Ignoring /media/usb/apks/armhf/APKINDEX.tar.gz: No such file or directory

I guess I will have dig into alpine wiki. EDIT: found solution in alpine FAQs.

What I like with alpine is that poweroff is working, mycloud was actually powered-off with leds off. I will test with alpine and may migrate to that leaving debian-jessie, (which containes so many outdated packages).

When I look into my alpine tar archive, there is ./apks/armhf/APKINDEX.tar.gz
Should be on the usb-stick too.

I planned to make an easy to use debian image with the jessie-rootfs.tar.gz,
but I see no problems to use a newer debian.

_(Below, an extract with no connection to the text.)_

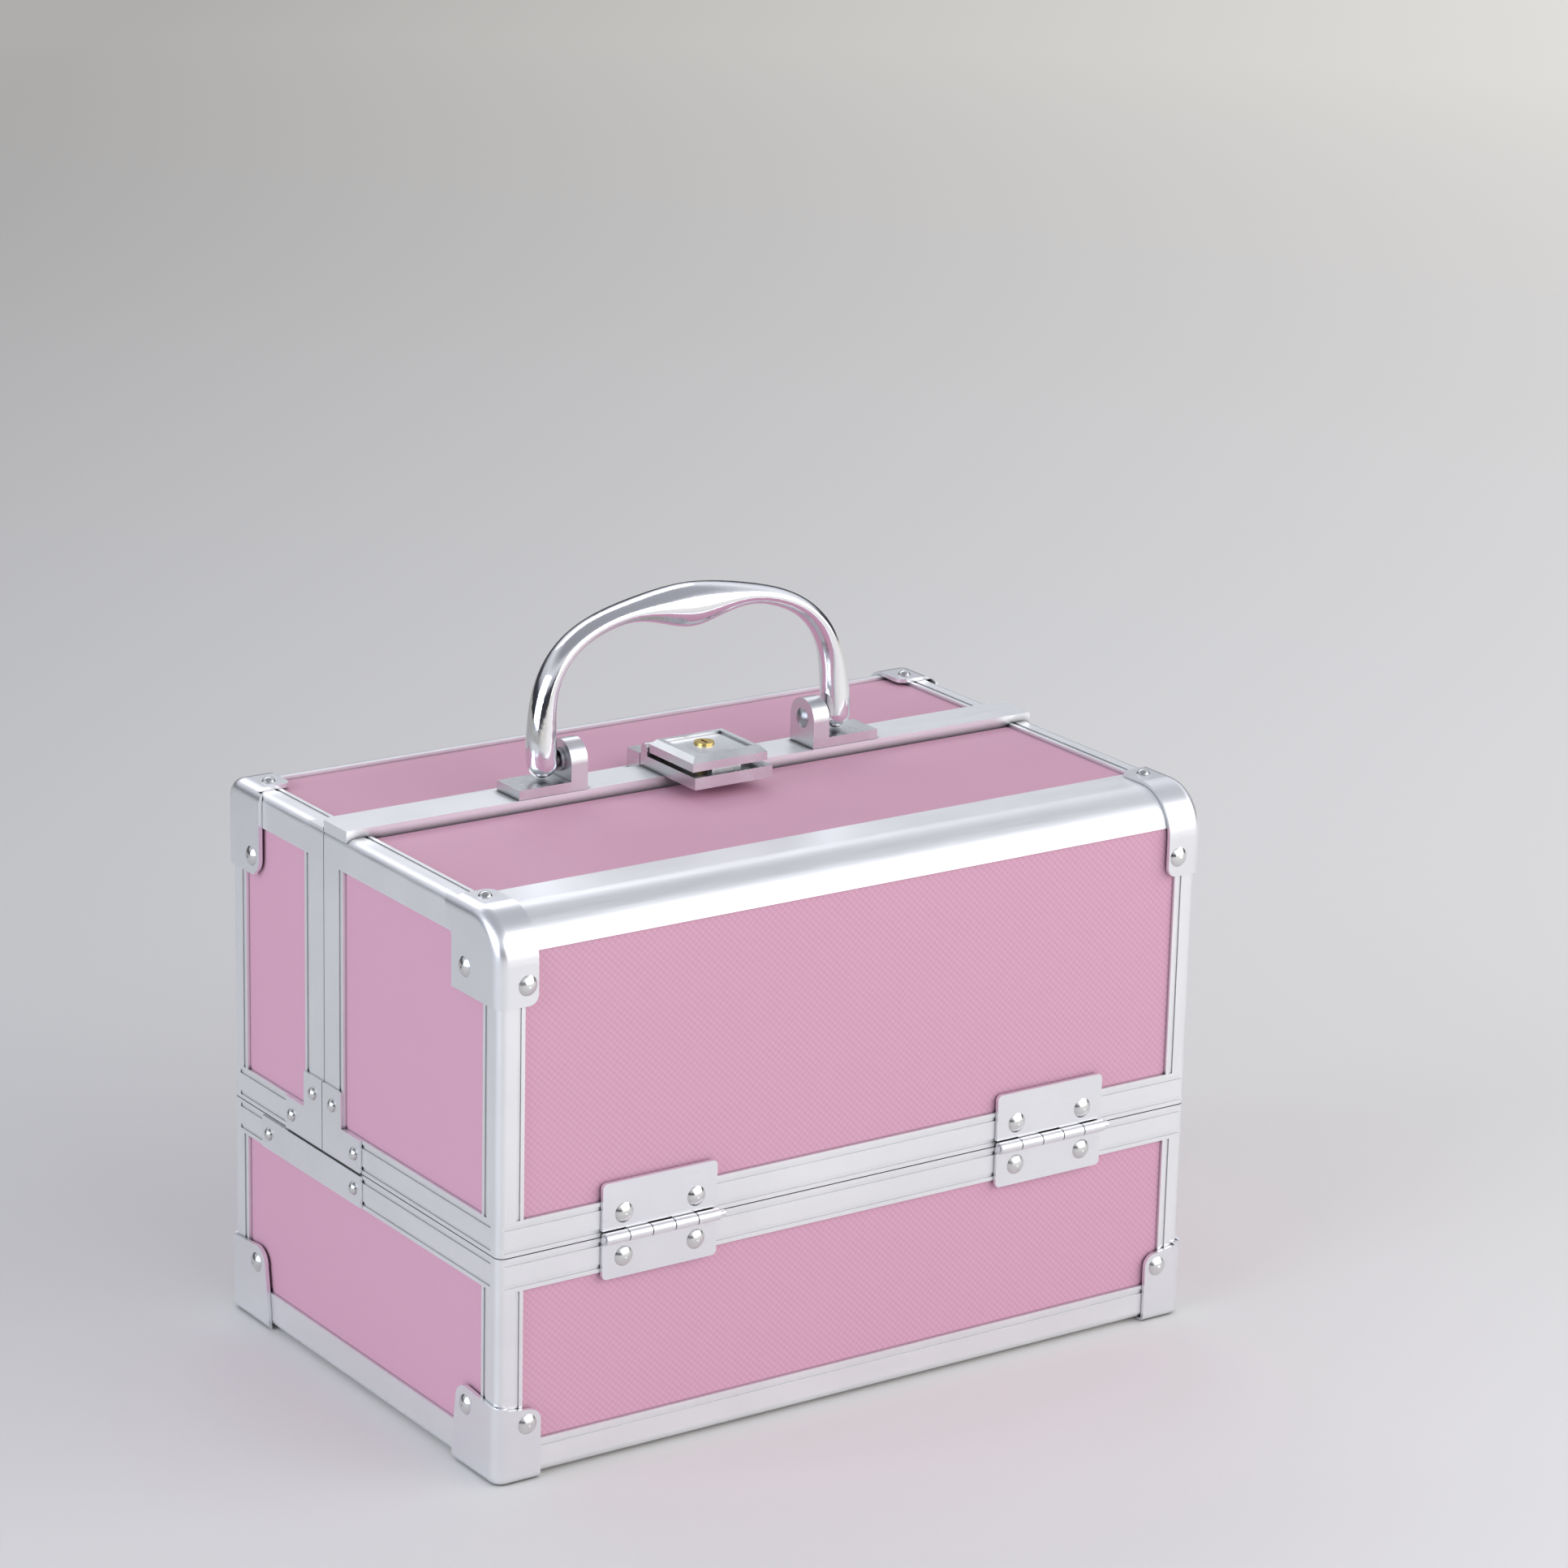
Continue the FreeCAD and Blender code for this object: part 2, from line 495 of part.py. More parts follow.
def lid_pieces(lid):
    """Boards and frame of one lid, built as a front lid."""
    inner_x = HX - WALL
    split = lid.split
    core = lid_core(lid)
    low = LID_LOW + LIP
    rail_top = LID_LOW + SEAM_RAIL
    round_low = CASE_HEIGHT - ROUND_FRONT
    post_top = round_low - POST_SHORT
    top_low = BOARD_TOP - PANEL
    round_back = -HY + lid.round_top
    strip_width = STRIP_WIDTH if lid.has_strip else REAR_STRIP_WIDTH
    strip_top = STRIP_TOP if lid.has_strip else CASE_HEIGHT
    board_end = split - LIP
    face_board = box(-inner_x, inner_x, -HY + LIP, -HY + WALL, low, round_low)
    top_board = box(-HX + LIP, HX - LIP, round_back, board_end, top_low, BOARD_TOP)
    end_board = side_view(lid, WALL, board_end, low, -HX + LIP, -inner_x)
    shell = side_view(lid, 0, round_back, low, -HX + LIP, HX - LIP)
    shell = shell.cut([side_view(lid, WALL, round_back + OVER, low - OVER, -HX + LIP, HX - LIP),
                       box(-HX, HX, -HY - OVER, round_back + OVER, low - OVER, round_low)])
    edge_x0, edge_x1 = -HX, -HX + LIP
    face_end = side_view(lid, 0, split, rail_top, edge_x0, edge_x1)
    face_end = face_end.cut(side_view(lid, END_TOP_FACE, split + OVER, rail_top - OVER, edge_x0, edge_x1))
    face_end = face_end.cut(box(edge_x0, edge_x1, -HY - OVER, split + OVER,
                                rail_top - OVER, post_top))
    flat = box(-HX, -HX + END_TOP_FLAT, round_back, split - strip_width, BOARD_TOP, CASE_HEIGHT)
    flat = flat.cut(box(-HX + END_TOP_FLAT - GROOVE_FROM_EDGE - GROOVE_WIDTH / 2,
                        -HX + END_TOP_FLAT - GROOVE_FROM_EDGE + GROOVE_WIDTH / 2,
                        round_back - OVER, split, CASE_HEIGHT - GROOVE_DEPTH, CASE_HEIGHT + OVER))
    end_profile = face_end.cut(box(edge_x0, edge_x1, split - strip_width, split + OVER,
                                   BOARD_TOP, CASE_HEIGHT + OVER))
    end_profile = end_profile.fuse(flat).removeSplitter()
    upright_top = CASE_HEIGHT - END_TOP_FACE
    upright = box(-HX, -HX + LIP, split - SEAM_STRIP, split, rail_top, upright_top)
    groove_y = split - SEAM_STRIP + GROOVE_FROM_EDGE
    upright = upright.cut(box(-HX - OVER, -HX + GROOVE_DEPTH, groove_y - GROOVE_WIDTH / 2,
                              groove_y + GROOVE_WIDTH / 2, rail_top, upright_top))
    upright = upright.fuse(box(-HX + LIP, -inner_x, board_end, split, low, top_low)).removeSplitter()
    strip = box(-HX, HX, split - strip_width, split, BOARD_TOP, strip_top)
    strip = strip.fuse(box(-inner_x, inner_x, board_end, split, top_low, BOARD_TOP)).removeSplitter()
    rail_end = seam_rail_end(LID_LOW, 1, -HY + WALL, split)
    return {"face_panel": [face_board], "top_panel": [top_board], "left_panel": [end_board],
            "right_panel": [other_end(end_board)], "round_profile": [shell.common(core)],
            "bottom_rails": [seam_rail_long(LID_LOW, 1).common(core)] + both_ends([rail_end]),
            "corner_posts": both_ends([post(rail_top, post_top, low, post_top)]),
            "end_top_profiles": both_ends([end_profile.common(core)]), "seam_strips": both_ends([upright]),
            "top_strip": [strip], "corner_caps": both_ends([lid_cap(lid)])}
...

You should be able to upgrade debian, if it needs a newer kernel, this is now possible.

Johns

Issue was /etc/apk/repositories which contained only “/media/usb/apks”. So I had to add repos and run ‘apk update’ to solve the issue. Actually I am liking alpine. Both debian and alpine are new for me as I am archlinux user, so it doesn’t matter much. I have to learn either.
Can I use “edge” repos (rolling release) or will it mess with the kernel? Currently I have added only v3.6/main and community repos.

I’m new to alpinelinux too. I needed a distribution with armhf for the WD My Cloud. I normaly use gentoo, compiling packages is a little too slow on it.

My image is a pure installation image, you should start here: Installation - Alpine Linux
I have only preinstalled sshd and enabled network.
Just keep my uImage and uRamdisk.

Important is: are the packages available you need? look here: Alpine Linux packages
Using “edge” is no problen.

I missed “mmv”, “convmv” already.

We can try archlinux too. When you have the UART connected, every armhf
distribution should work.

I’m currently playing with debian-stretch.

Johns

The easiest way to install debian stretch seems to use the alpine image.
Make DOS and EXT4 partition on USB stick.

Install alpine on DOS partition and boot

mount /dev/sdb2 /mnt
setup-apkrepos 
apk add debootstrap perl
debootstrap --variant=minbase --no-check-certificate --arch armhf stable /mnt

chroot into the new debian, setup password, network and ssh and boot and pray.